A proposta que foi feita por Anísio Teixeira (assessor de Getúlio Vargas) se mostrava irrecusável. Villa-Lobos, que era apaixonado pela música, via a possibilidade de colocar em evidência a educação musical no ensino básico de nosso país, com um resgate sistemático de nosso folclore. Cito aqui um texto do próprio Villa-Lobos que me parece extremamente atual: “O canto orfeônico aplicado nas escolas tem como principal finalidade colaborar com os educadores para obter a disciplina espontânea e voluntária dos alunos, despertando, ao mesmo tempo, na mocidade, um sadio interesse pelas artes em geral e pelos grandes artistas nacionais e estrangeiros.” Através deste trabalho, Villa-Lobos deu um cunho artístico ao material folclórico. Seu “Guia Prático” salva do esquecimento uma série de melodias e textos populares. Eu perguntaria: se não fosse o trabalho de Villa-Lobos certas canções de roda ou melodias infantis ainda seriam conhecidas?
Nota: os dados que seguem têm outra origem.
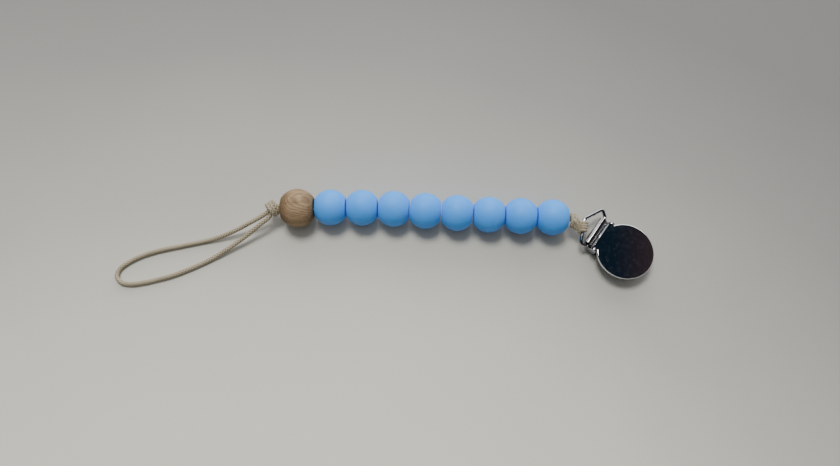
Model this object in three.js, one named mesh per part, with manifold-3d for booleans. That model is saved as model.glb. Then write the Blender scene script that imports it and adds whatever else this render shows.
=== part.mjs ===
// Beaded pacifier clip: a round-covered garment clip, a wire bail, a knotted cord strung with one
// wooden and eight silicone beads, and a cord loop that ties to the pacifier.
// Millimetres, +Z up, lying on z = 0. The origin is on the flat back of the clip, under the middle of
// its round cover; the string of beads runs towards -X and +Y points across it.
import * as THREE from 'three';
import { mergeVertices } from 'three/addons/utils/BufferGeometryUtils.js';
import Module from 'manifold-3d';

const wasm = await Module();
wasm.setup();

// ---- driving dimensions ----
const gap = 0.3; // clearance between neighbouring pieces
const rad = THREE.MathUtils.degToRad;

const beadDiameter = 15;
const beadPitch = 13.3;
const beadGap = 0.4; // slack between neighbouring beads, which lets the string bend
const beadHoleRadius = 2.1;
const beadContactRadius = 2.7;
const beadRelief = rad(4); // slope of a bead's end face outside its contact ring
const woodDiameter = 16;
const woodLength = 14.2;
const woodAside = -0.4; // side play of the wooden bead on the cord
const beadSides = 24;

const cordDiameter = 1.8;
const cordSides = 8;

// right end of the string's centre line, and each bead's lean about Z from the clip to the loop
const stringEnd = new THREE.Vector3(-22.6, 14.2, beadDiameter / 2);
const beadLeans = [-2.6, -2.6, -2.6, -3.9, -4.2, -3.5, -0.9, 0];

const clipLean = rad(-36.5);
const coverRadius = 11.8;
const coverTop = 7;
const coverSheet = 0.7;
const coverSkirt = 1.5; // height of the cover's turned-down edge
const coverFillet = 0.5;
const neckHalfWidth = 6.1;
const neckRear = -11.9;
const neckChamfer = 0.6;

const plateSheet = 0.7;
const plateFront = 8.6;
const plateRear = -12.4;
const plateHalfWidth = 6;
const bodyOffset = 0.3; // side play of the clip's body on its hinge pin
const earInner = 6.6;
const earSheet = 0.6;
const earRadius = 1.2;

const pinX = -10.6;
const pinZ = 5.5;
const pinRadius = 0.5;
const pinHole = 0.75;

const curlX = -14.2;
const curlZ = 4.9;
const curlOuter = 1.85;
const curlSheet = 0.55;
const curlHalfWidth = 6.3;
const curlAside = 0.25; // the curl's middle across the body

const wireRadius = 0.75;
const bailTilt = rad(14);

const jawSheet = 0.6;
const jawHingeX = -12.1;
const jawHingeZ = 2.5;
const lugRadius = 0.5;

// ---- materials ----
function material(color, roughness, metalness) {
  return new THREE.MeshStandardMaterial({ color, roughness, metalness });
}
const chrome = () => material(0xc9cccf, 0.08, 1);
const cotton = () => material(0xb5aa94, 0.85, 0);
const silicone = () => material(0x7fb0de, 0.6, 0);
const beech = () => material(0xa48f72, 0.65, 0);
const plastic = () => material(0xe6e6e2, 0.45, 0);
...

Com certeza não. Mas Villa-Lobos foi muito além do seu trabalho de compilador. E esta compilação começou muitos anos antes do Estado Novo. Seus ciclos Prole do Bebê e Cirandas, dos anos 10 e 20, atestam isso. A diferença foi a sistematização, tanto nas obras pianísticas quanto nas obras corais. O magnetismo de Villa-Lobos nas enormes aglomerações corais, com mais de 40.000 vozes, realizadas em estádios de futebol, estão entre os pontos mais fascinantes da vida do músico. Leiam a descrição emocionada do poeta Carlos Drummond de Andrade:“A multidão em torno vivia uma emoção brasileira e cósmica, estávamos tão unidos uns aos outros, tão participantes e ao mesmo tempo tão individualizados e ricos de nós mesmos, na plenitude de nossa capacidade sensorial, era tão belo e esmagador, que para muitos não havia outro jeito senão chorar; chorar de pura alegria. Através da cortina de lágrimas, desenhava-se a figura nevoenta do maestro, que captara a essência musical de nosso povo, índios, negros, trabalhadores do eito, caboclos, seresteiros do arrabalde; que lhe juntara ecos e rumores de rios, encostas, grutas, lavouras, jogos infantis, assobios e risadas de capetas folclóricos.” O maestro fazia uma salutar mistura de “clássico” e “popular”, convidando para estas manifestações artistas como Augusto Calheiros, Francisco Alves, Silvio Caldas e Paulo Tapajós.

Num momento em que a educação musical nas escolas públicas deixou de existir, e num momento em que a disciplina da juventude chega ao ponto de tornar a profissão de professor como uma atividade de risco, me parece completamente injusto condenar Villa-Lobos por ter trabalhado sob um regime ditatorial. Ele o fez por amor à música, enriquecendo o nosso patrimônio artístico. Esses departamentos de música, que criam montanhas de textos e gráficos e pouca música, não tem o direito de falar mal de uma atividade que continua repercutindo de forma única entre nós.Foi uma atividade que colocou a música como algo primordial em nosso país. Se o regime que tornou isso possível é contestável, a ação de Villa-Lobos não o é.